Benefits of Hiring a Naming Company

What are some of the benefits of hiring a naming company?

Often, we have found that internal teams don’t really know how to go about the naming process. It’s tough to do anything like this internally. It’s almost like, ‘I need to redesign the interior of my home,’ but where do you start? You hire someone and they tell you where to start. It’s the same idea with naming. Someone’s coming in and giving you a process to work from. It also can be very empowering for marketing teams to get executives involved when there’s a clear process outlined.

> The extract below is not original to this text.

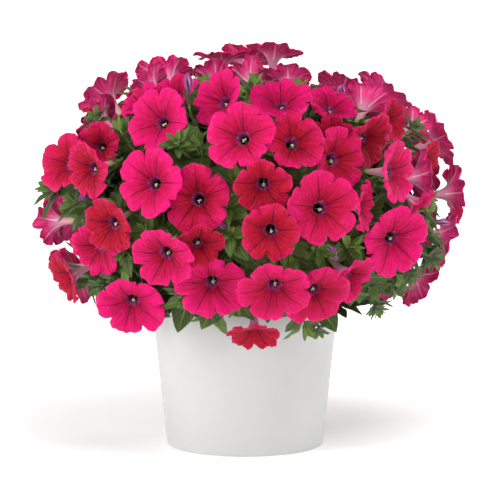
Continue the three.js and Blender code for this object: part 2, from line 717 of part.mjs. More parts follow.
function foliageSolid() {
  const others = bunches.map((bunch) => spraySolid(bunch.map((i) => blooms[i]), gap));
  others.push(potSolid(2 * gap));
  const pieces = [toSolid(heartGeometry().geometry), ...stemSolids()];
  const grow = (tip, size, seed) => {
    const grown = shootSolid(tip, size, seed, others);
    pieces.push(grown);
    others.push(grown);
  };
  frontShoots.forEach(([x, y, z, size], i) => grow(point(x, y, z), size, i));
  backShoots.forEach(([bearing, height], i) => {
    const spot = bearingPoint(bearing, height);
    const tip = spot.clone().addScaledVector(outward(spot), -shoot.backSunk);
    grow(tip, shoot.backSize, frontShoots.length + i);
  });
  budPlaces.forEach((place) => pieces.push(budSolid(place)));
  return largest(Manifold.union(pieces)).simplify(finest);
}

function piece(name, solid, colour, roughness) {
  const material = new THREE.MeshStandardMaterial({ color: colour, roughness, metalness: 0 });
  const mesh = new THREE.Mesh(toGeometry(solid), material);
  mesh.name = name;
  return mesh;
}

const petunia = new THREE.Group();
petunia.add(piece('pot', potSolid(), colours.pot, 0.35));
petunia.add(piece('soil', soilSolid(), colours.soil, 0.95));
petunia.add(piece('foliage', foliageSolid(), colours.green, 0.6));
bunches.forEach((bunch, k) => {
  const numbers = bunch.map((i) => String(i + 1).padStart(2, '0')).join('_');
  const name = bunch.length > 1 ? `blooms_${numbers}` : `bloom_${numbers}`;
  const colour = crimsonFronts.includes(bunch[0]) ? colours.crimson : colours.magenta;
  petunia.add(piece(name, spraySolids[k], colour, 0.55));
});

export default petunia;
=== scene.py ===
import math
import random

import bpy
import numpy as np
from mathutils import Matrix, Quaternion, Vector, noise
from mathutils.bvhtree import BVHTree


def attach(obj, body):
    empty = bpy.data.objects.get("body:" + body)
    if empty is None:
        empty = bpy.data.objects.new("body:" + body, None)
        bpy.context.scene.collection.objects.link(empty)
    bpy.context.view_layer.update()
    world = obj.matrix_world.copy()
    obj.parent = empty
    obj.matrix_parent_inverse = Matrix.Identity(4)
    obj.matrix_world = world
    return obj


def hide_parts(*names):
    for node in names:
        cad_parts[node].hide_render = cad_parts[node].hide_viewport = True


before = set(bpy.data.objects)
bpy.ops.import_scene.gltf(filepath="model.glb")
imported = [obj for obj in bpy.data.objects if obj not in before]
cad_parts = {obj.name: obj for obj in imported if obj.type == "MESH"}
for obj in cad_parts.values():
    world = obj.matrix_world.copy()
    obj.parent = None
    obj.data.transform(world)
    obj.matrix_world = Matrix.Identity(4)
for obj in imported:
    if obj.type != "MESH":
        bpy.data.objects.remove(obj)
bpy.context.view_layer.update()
print("frame loaded:", len(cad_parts), "nodes")

# Sizes and places on the plant and pot are in millimetres, and meshes are scaled to metres as they are
# made. Depths of relief, the floor, the lights and the camera are in metres.
mm = 0.001

# The shape of the plant, shared by its pieces.
plant = {
    "radius": 201,          # outline of the bush that the blooms sit on
    "middle": 252,
    "rise": 147,
    "drop": 152,
    "shoulder": 2.25,
    "skirt": 2.2,
    "heart": [              # radius and height of the dense leafage inside
        [106, 189], [122, 162], [136, 154], [148, 190], [149, 250], [138, 300], [100, 336], [50, 350],
    ],
    "heartSides": 16,
    "heartCrown": 354,
    "roughRadius": 0.09,
    "roughHeight": 9,
}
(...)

Also, we see internal teams that are actually talking to themselves more than they realize. A benefit to having a naming agency come in is having someone from the outside asking questions that may appear simplistic, but are things that hadn’t necessarily occurred to the marketing or executive team. That can be really helpful. Or just have a third party come in and introduce some out of the box thinking. That can be very critical, particularly with naming.

Naming can be very subjective, so you need someone to come in and push the envelope. You need someone to challenge the traditional thinking that’s become common within internal meetings and conversations. Someone to make sure that you’re seeing a wide spectrum of ideas for a name and making sure that, in the end, there’s some consensus.

While many folks can come up with creative solutions for their product or company, it’s another thing altogether to come up with a list of thousands of interesting possibilities — which is often what it takes these days to get a great name through legal, domain, and linguistic clearance.

Like I said in the beginning, it’s important that anyone who has veto power is part of the process from the get go. If you’re all on the journey together, you’re going to have a really successful outcome in the end.